Visual spec for Custom Buttons 3.1

Major credit

I certainly didn’t create the concept of custom buttons at Google. Nor did I write the final code that made it into production. I merely initiated a couple steps to improve the methods we use to render custom buttons. My portion of the iteration is what’s documented here. There were many other steps in making these buttons a reality.

These buttons never would have made it into production code without the help of several Google engineers. One of the primary aids, Emil Eklund, helped fix a lot of my code for these custom buttons, and got it working in the browsers Gmail supports. He just posted an entry on the Official Gmail Blog yesterday about the label and folder-like functionality behind the new buttons in Gmail. Two developers (no longer at Google) also contributed heavily to the original button code: Ryan Carver and Greg Veen. They deserve huge props too.

Even more credit for the launch of these buttons in Gmail goes to one of the Gmail designers, Michael Leggett, who dreamed up all the fancy new functionality and interactions behind applying labels. Michael gave me lots of feedback and suggestions as we were building the original specs for 3.0 and 3.1 buttons. He also created countless iterations of the button interactions for Gmail, and endured numerous reviews and feedback cycles to finally get them launched in the product. If you like the new labeling menus in Gmail, Michael is the one to thank. The menus are especially slick if you use the new v and l keyboard shortcuts, along with auto-complete to apply labels (and even archive at the same time) without ever touching your mouse.

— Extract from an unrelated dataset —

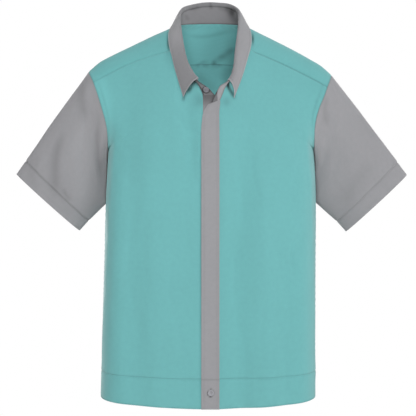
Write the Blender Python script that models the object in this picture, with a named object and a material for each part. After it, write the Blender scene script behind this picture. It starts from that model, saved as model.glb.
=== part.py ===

There are numerous other designers, developers, and engineers at Google who touched these buttons at one point or another. They all deserve credit too. I’ve only given props to four of the most prolific people who made these buttons a reality.

These buttons don’t permeate the entire Gmail or Reader interfaces yet for all browsers. (e.g. Compose view is still using default buttons for older WebKit browsers.) But now that these buttons are reusable components, expect to see us using them in more places throughout Google as we find good uses for them.